DIRECTIVE -> What is needed is the run of lines from the one containing "---- the whole" through the one containing "record = json.load(file)", echoed exactly, with both ends kept and nothing added.

MATERIAL SHOWN ->
□ □ □ □ □

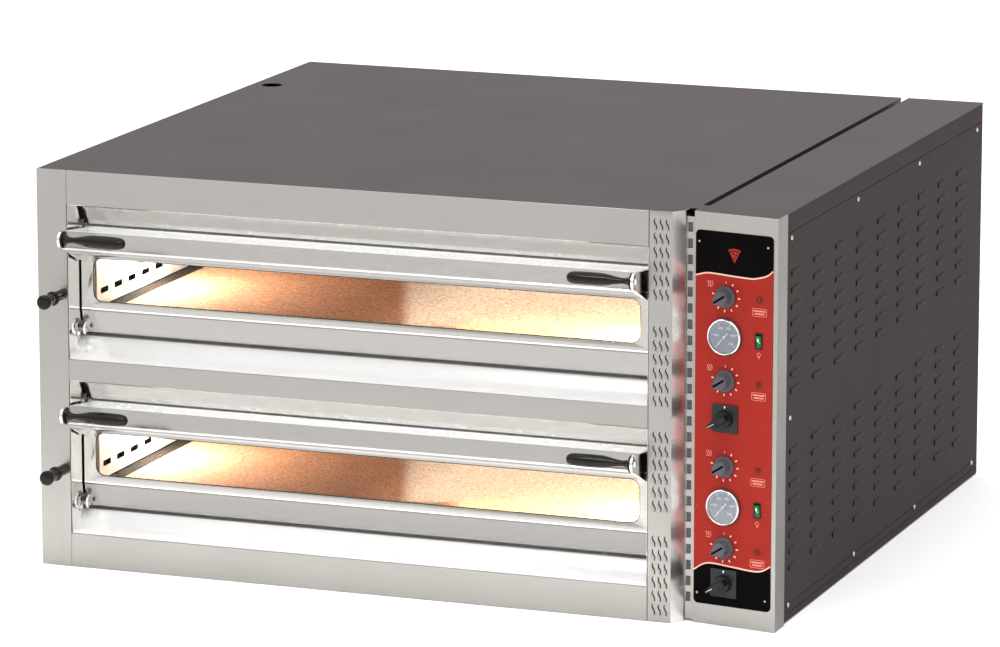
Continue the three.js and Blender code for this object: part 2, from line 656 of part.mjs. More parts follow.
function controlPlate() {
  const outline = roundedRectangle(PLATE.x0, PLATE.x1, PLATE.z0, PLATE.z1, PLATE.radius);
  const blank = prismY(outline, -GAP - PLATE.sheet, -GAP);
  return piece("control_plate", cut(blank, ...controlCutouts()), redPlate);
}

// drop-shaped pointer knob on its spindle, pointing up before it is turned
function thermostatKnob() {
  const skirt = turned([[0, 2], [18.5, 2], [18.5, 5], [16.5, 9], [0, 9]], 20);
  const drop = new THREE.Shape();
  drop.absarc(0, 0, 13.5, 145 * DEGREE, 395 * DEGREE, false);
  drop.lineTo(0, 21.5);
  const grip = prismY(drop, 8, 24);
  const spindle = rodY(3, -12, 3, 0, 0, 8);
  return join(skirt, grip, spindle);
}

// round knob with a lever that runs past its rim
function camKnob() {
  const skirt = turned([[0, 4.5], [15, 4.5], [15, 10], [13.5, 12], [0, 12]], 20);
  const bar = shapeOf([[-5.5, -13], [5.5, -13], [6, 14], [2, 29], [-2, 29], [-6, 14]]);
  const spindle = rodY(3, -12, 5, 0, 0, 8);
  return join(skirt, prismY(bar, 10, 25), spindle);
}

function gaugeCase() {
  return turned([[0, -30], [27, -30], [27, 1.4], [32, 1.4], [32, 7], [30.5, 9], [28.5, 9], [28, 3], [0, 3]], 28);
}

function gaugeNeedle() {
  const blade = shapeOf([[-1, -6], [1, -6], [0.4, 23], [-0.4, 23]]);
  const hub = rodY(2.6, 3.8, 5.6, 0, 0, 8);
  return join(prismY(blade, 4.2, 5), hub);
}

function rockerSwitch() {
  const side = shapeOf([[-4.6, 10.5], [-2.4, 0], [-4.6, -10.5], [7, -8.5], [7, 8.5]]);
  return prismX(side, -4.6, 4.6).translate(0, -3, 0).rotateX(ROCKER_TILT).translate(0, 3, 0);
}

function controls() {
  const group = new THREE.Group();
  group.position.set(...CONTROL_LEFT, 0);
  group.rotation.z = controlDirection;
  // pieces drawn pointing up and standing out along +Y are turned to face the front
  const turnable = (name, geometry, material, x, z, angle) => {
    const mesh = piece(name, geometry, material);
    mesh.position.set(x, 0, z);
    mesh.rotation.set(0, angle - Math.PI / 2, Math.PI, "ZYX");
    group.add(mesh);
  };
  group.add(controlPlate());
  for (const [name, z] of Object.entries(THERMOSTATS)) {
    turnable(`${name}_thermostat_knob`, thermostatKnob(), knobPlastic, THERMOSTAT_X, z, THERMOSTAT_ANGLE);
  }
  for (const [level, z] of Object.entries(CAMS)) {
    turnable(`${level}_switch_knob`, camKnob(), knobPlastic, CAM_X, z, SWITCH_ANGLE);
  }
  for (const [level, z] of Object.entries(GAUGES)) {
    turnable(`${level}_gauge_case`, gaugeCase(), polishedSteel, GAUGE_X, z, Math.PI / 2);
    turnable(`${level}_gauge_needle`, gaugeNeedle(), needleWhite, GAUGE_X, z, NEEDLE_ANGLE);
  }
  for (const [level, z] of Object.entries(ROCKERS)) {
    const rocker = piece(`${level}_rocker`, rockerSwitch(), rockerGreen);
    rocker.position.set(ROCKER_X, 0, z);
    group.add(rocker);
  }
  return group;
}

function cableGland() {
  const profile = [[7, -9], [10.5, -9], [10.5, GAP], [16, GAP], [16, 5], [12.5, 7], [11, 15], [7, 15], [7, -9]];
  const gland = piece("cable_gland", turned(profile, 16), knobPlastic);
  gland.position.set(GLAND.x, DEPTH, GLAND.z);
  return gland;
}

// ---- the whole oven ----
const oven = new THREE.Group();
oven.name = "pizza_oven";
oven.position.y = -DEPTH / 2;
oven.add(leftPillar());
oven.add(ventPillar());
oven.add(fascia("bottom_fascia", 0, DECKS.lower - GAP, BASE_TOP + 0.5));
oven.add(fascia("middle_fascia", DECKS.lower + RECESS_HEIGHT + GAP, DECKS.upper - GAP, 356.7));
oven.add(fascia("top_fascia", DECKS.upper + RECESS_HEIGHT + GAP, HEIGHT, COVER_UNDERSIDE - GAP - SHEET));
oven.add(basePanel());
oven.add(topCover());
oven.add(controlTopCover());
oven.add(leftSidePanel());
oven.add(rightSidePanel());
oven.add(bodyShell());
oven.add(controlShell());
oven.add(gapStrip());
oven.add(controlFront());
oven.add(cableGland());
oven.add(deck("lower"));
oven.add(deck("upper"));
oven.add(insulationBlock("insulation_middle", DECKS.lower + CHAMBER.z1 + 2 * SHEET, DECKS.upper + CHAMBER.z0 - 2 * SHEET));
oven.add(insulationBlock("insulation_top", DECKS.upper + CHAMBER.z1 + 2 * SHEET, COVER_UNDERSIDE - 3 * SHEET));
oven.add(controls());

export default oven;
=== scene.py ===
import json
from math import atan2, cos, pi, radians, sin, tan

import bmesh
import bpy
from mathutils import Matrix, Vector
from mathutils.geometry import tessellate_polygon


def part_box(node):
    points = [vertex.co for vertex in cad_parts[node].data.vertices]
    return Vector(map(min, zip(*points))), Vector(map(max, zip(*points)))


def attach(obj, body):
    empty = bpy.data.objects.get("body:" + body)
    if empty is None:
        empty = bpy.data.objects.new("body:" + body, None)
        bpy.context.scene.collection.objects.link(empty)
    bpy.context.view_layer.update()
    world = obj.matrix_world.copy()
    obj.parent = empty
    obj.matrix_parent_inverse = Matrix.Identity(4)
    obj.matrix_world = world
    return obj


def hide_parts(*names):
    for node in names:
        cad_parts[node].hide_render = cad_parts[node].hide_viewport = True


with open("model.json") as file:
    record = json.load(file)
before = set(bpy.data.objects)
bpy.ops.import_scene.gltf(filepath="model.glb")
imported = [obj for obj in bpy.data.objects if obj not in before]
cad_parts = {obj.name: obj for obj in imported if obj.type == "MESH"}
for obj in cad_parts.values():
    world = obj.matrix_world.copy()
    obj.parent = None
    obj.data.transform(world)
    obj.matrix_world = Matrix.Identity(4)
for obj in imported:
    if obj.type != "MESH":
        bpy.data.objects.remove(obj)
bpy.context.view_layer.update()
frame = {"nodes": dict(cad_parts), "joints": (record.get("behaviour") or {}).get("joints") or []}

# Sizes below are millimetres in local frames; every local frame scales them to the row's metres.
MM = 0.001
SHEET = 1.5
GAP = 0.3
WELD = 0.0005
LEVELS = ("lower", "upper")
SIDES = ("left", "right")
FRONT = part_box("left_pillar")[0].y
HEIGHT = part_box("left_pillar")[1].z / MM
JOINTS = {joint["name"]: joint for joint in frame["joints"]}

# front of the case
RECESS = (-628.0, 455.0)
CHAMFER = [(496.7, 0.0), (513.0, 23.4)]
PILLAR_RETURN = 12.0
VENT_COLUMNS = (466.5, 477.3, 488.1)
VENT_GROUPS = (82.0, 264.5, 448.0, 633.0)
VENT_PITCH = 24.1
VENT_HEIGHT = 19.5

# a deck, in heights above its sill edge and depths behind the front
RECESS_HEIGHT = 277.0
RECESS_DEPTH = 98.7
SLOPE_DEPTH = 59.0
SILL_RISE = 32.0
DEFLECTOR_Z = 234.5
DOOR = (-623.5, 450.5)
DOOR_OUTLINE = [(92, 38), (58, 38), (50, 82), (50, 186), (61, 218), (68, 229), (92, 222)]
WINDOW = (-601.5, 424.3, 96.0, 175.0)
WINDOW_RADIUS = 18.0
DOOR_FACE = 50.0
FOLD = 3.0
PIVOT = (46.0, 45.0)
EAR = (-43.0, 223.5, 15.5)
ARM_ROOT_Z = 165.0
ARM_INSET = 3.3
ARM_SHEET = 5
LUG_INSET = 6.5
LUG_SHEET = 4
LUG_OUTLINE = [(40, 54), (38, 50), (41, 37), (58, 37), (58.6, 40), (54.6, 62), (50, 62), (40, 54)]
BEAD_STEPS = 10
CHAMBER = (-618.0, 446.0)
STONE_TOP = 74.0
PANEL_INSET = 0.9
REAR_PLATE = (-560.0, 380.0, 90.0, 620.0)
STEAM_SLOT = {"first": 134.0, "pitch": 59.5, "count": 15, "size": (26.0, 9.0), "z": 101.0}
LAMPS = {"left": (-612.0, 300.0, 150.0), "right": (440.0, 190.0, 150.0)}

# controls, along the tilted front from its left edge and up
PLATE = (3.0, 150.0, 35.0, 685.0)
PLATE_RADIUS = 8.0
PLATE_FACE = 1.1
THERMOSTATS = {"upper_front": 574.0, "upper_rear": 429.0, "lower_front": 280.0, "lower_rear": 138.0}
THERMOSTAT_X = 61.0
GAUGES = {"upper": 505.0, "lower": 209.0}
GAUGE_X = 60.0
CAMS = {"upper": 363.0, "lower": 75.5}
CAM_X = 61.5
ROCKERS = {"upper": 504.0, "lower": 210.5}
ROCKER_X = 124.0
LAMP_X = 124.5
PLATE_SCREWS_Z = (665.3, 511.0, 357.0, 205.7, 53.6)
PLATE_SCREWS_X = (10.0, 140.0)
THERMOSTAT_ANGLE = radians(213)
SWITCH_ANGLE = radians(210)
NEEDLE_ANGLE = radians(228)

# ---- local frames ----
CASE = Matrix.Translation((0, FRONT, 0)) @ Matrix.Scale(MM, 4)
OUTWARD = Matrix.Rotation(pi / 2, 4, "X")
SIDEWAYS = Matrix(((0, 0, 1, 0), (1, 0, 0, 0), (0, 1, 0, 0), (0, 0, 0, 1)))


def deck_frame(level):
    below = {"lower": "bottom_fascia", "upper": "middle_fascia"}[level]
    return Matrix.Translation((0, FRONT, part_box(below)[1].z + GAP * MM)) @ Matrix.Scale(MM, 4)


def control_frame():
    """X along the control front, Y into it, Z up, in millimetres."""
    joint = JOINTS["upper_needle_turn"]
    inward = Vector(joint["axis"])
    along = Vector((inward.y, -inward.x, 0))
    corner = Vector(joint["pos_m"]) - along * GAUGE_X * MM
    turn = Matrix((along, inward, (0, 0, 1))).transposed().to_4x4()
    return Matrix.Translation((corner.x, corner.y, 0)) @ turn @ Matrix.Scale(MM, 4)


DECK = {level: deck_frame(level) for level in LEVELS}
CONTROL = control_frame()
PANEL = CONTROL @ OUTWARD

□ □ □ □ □

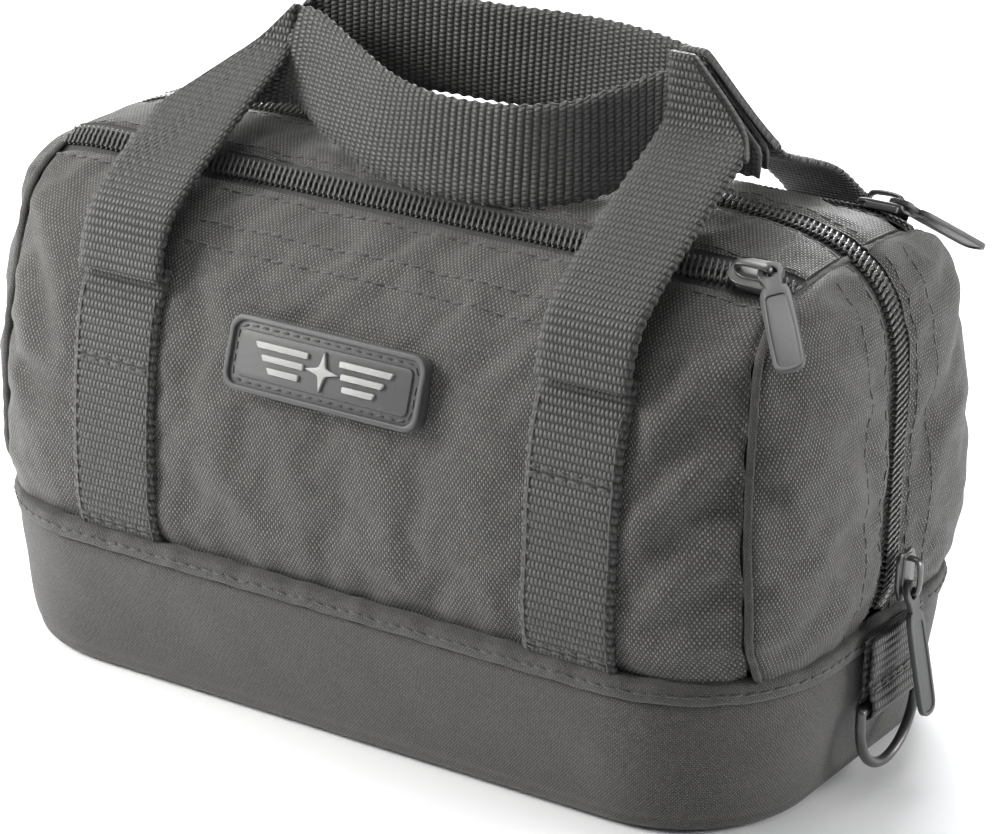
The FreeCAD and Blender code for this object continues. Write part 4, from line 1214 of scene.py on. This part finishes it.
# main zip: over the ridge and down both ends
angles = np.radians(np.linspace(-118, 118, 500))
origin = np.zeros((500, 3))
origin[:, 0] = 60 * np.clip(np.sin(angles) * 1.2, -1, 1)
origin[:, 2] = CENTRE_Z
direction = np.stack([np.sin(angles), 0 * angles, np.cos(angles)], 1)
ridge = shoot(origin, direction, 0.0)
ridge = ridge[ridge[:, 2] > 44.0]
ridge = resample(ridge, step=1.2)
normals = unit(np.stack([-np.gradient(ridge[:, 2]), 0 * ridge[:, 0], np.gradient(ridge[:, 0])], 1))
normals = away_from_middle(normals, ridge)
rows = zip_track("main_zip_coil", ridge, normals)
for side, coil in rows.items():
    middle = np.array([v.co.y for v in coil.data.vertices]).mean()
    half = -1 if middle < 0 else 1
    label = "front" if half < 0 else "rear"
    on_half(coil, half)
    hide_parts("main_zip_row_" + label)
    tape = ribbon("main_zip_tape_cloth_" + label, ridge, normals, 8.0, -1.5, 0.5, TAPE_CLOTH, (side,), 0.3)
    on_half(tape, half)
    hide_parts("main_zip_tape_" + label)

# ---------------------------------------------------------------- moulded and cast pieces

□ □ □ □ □

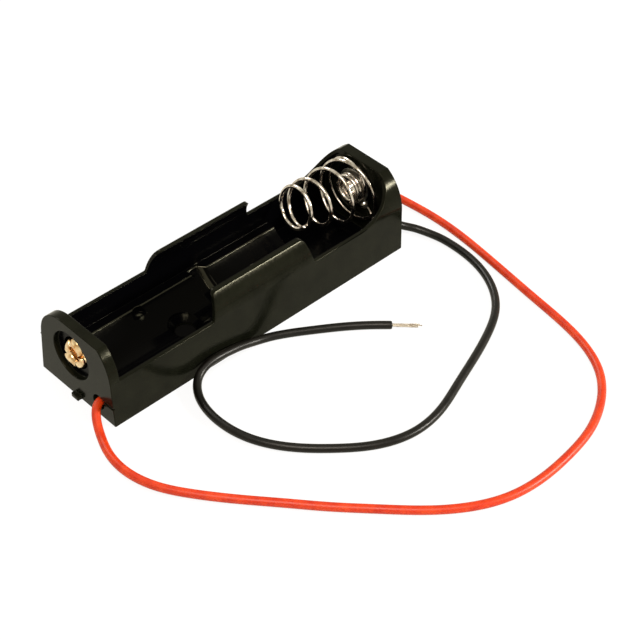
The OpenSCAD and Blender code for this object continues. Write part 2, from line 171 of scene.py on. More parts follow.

□ □ □ □ □

ANSWER TO THE TASK ->
// ---- the whole oven ----
const oven = new THREE.Group();
oven.name = "pizza_oven";
oven.position.y = -DEPTH / 2;
oven.add(leftPillar());
oven.add(ventPillar());
oven.add(fascia("bottom_fascia", 0, DECKS.lower - GAP, BASE_TOP + 0.5));
oven.add(fascia("middle_fascia", DECKS.lower + RECESS_HEIGHT + GAP, DECKS.upper - GAP, 356.7));
oven.add(fascia("top_fascia", DECKS.upper + RECESS_HEIGHT + GAP, HEIGHT, COVER_UNDERSIDE - GAP - SHEET));
oven.add(basePanel());
oven.add(topCover());
oven.add(controlTopCover());
oven.add(leftSidePanel());
oven.add(rightSidePanel());
oven.add(bodyShell());
oven.add(controlShell());
oven.add(gapStrip());
oven.add(controlFront());
oven.add(cableGland());
oven.add(deck("lower"));
oven.add(deck("upper"));
oven.add(insulationBlock("insulation_middle", DECKS.lower + CHAMBER.z1 + 2 * SHEET, DECKS.upper + CHAMBER.z0 - 2 * SHEET));
oven.add(insulationBlock("insulation_top", DECKS.upper + CHAMBER.z1 + 2 * SHEET, COVER_UNDERSIDE - 3 * SHEET));
oven.add(controls());

export default oven;
=== scene.py ===
import json
from math import atan2, cos, pi, radians, sin, tan

import bmesh
import bpy
from mathutils import Matrix, Vector
from mathutils.geometry import tessellate_polygon


def part_box(node):
    points = [vertex.co for vertex in cad_parts[node].data.vertices]
    return Vector(map(min, zip(*points))), Vector(map(max, zip(*points)))


def attach(obj, body):
    empty = bpy.data.objects.get("body:" + body)
    if empty is None:
        empty = bpy.data.objects.new("body:" + body, None)
        bpy.context.scene.collection.objects.link(empty)
    bpy.context.view_layer.update()
    world = obj.matrix_world.copy()
    obj.parent = empty
    obj.matrix_parent_inverse = Matrix.Identity(4)
    obj.matrix_world = world
    return obj


def hide_parts(*names):
    for node in names:
        cad_parts[node].hide_render = cad_parts[node].hide_viewport = True


with open("model.json") as file:
    record = json.load(file)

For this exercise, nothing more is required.